From left to right: Jo Ann Robinson, Septima Poinsette Clark, Diane Nash. Images from the Montgomery Boycott Project, the Embassy of Haiti, & the National Center for Civil and Human Rights, respectively.
The month of February is Black History Month, my favorite month of the year. I love Black History Month because throughout the 28 (29 this year!) days, I am flooded with information that both inspires me, motivates me and occasionally angers me. I particularly love learning about black female activists who are relatively unknown to the general public. The civil rights and abolitionist movements usually conjure up images of Martin Luther King, Jr., Malcom X, W.E.B. Du Bois or Fredrick Douglass. Yes, these men paved the way for equality for blacks; however, black women contributed toward these movements just as much as male activists did. So in honor of black female activism, here are five women who are true unsung heroes of the civil rights movement.
Daisy Bates (1914-1999)
Daisy Bates was an activist for educational equity in Arkansas during the late 1950-60s. She had a position at the Arkansas National Association for the Advancement of Colored People (NAACP) chapter which allowed her to promote desegregation in Arkansas. Bates was a driving force behind the enrollment of nine black high school students, better known as the Little Rock Nine, into the then all-white, Little Rock Central High School. Bates passionately and relentlessly fought for educational equity of all students during the civil rights movement.

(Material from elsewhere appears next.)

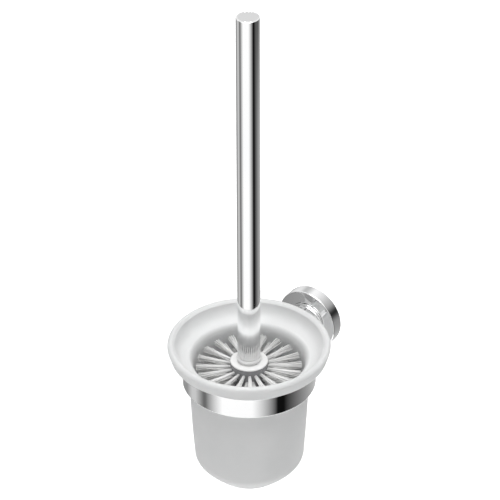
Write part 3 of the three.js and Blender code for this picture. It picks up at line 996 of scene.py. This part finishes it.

Dorothy Height (1912-2010)
Dorothy Height worked to obtain more rights for black women by working closely with key civil rights leaders such as Dr. King, playing a crucial role in the 1963 March on Washington. Despite her tireless efforts for the march, Height did not have the privilege of speaking at the march or stand on the stage, and she never truly received the credit that she deserved. However, Height continued her work in civil rights, founding the National Women’s Political Caucus in 1971. Due to her efforts in the civil rights movement and beyond, President Bill Clinton awarded her with the Presidential Medal of Freedom in 1994.
Jo Ann Robinson (1912-1992)
The Montgomery Bus Boycott is seen as one of the most pivotal moments in the civil rights Movement. Many fail to realize, however, that if it were not for Jo Ann Robinson, the boycott would not have been as successful as it was. After the arrest of Rosa Parks, Robinson distributed over 50,000 pamphlets to blacks across Montgomery urging them to boycott the city buses. Robinson’s approach to activism through nonviolent change propelled this movement into the American limelight and changed the course of history.
Septima Poinsette Clark (1898-1987)
Septima Poinsette Clark, better known as the “Mother of the American civil rights movement,” was a teacher and advocate for education. As a member of the NAACP, Clark petitioned the city of Charleston, South Carolina to hire black teachers. She also established “citizenship schools,” institutions that taught adults how to read, helping them gain their right to vote. In 1979, President Jimmy Carter awarded Clark the Living Legacy Award for her contributions to the civil rights movement.
Diane Nash (1938-present)
Diane Nash was part of the influential Freedom Riders, a group of black and white students who traveled together through the deep South in hopes of desegregating interstate transportation. She was also one of the founders of the Student Nonviolent Coordinating Committee (SNCC), which served as a breeding ground for influential civil rights activists like Ella Baker and Fannie Lou Hamer. Nash was also one of the fearless leaders of the Selma voting rights movement and serves as an extraordinary example of the power of students to create change in society.
Black history is American history. Blacks, especially black women, have contributed a great deal to American wars and movements: not only during the civil rights movement, but also in modern media and politics. Michelle Obama, Angela Rye, and Rep. Maxine Waters are just a few influential black women changing the face of American culture today. Take this Black History Month to educate yourself further on the contributions of black people in our society.